Combat is one of our strongest methods of betrayal in several ways, the primary way is to just hit the other players with everything you've got. This will however often make the other players aware of who the betrayer is, but by making every characters attacks rely heavily on area of effect damage a lot of people accidentally injure each other, causing a lot of suspicion. The second way in HexPunk is to lead the enemy NPCs to the other players, possibly by going ahead and activating an enemy spawner the other players weren't ready for yet can really cause some chaos.


The second method we focused on was through the Social aspect of the game, by allowing players to discuss what's happening with each other they constantly end up worrying about who the betrayer is. This allows the betrayer to throw accusations and generally causes a lot of chaos helping the betrayer to continue undiscovered. Almost any betrayal themed game will require a social element as that's what really brings out the schadenfreude in us all, it means the betrayer can really see how they're affecting the party and by maintaining hidden they can mess with the other players quite a bit.

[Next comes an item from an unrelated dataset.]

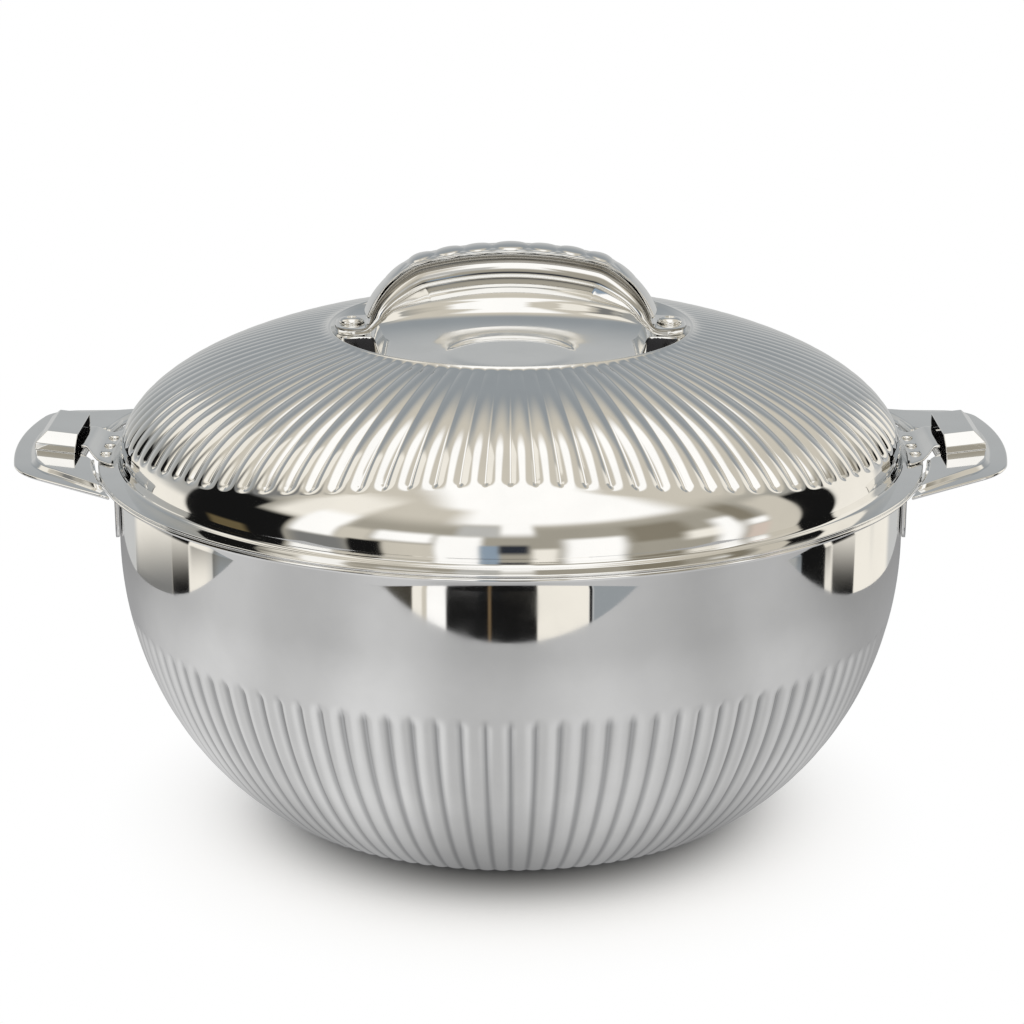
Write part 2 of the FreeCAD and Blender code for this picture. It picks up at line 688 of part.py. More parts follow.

We looked heavily into involving puzzles in HexPunk that might allow the betrayer a few more advantages, while we sadly didn't end up being able to implement them, most of them ran on one of two ideas. The first was to make puzzles where people would be forced to split up, perhaps into teams of two, or uneven groups, in teams of two the betrayer could have a good chance to single out a player without the rest of the group being certain whether they are the betrayer, or the person they took down are the betrayer, and whether or not they should revive them. The second option was to have tasks that no matter what had a percentage of a fail rate, but the betrayer would get a second option to ensure a failure (this might cause more enemies to spawn or everyone to take instant damage).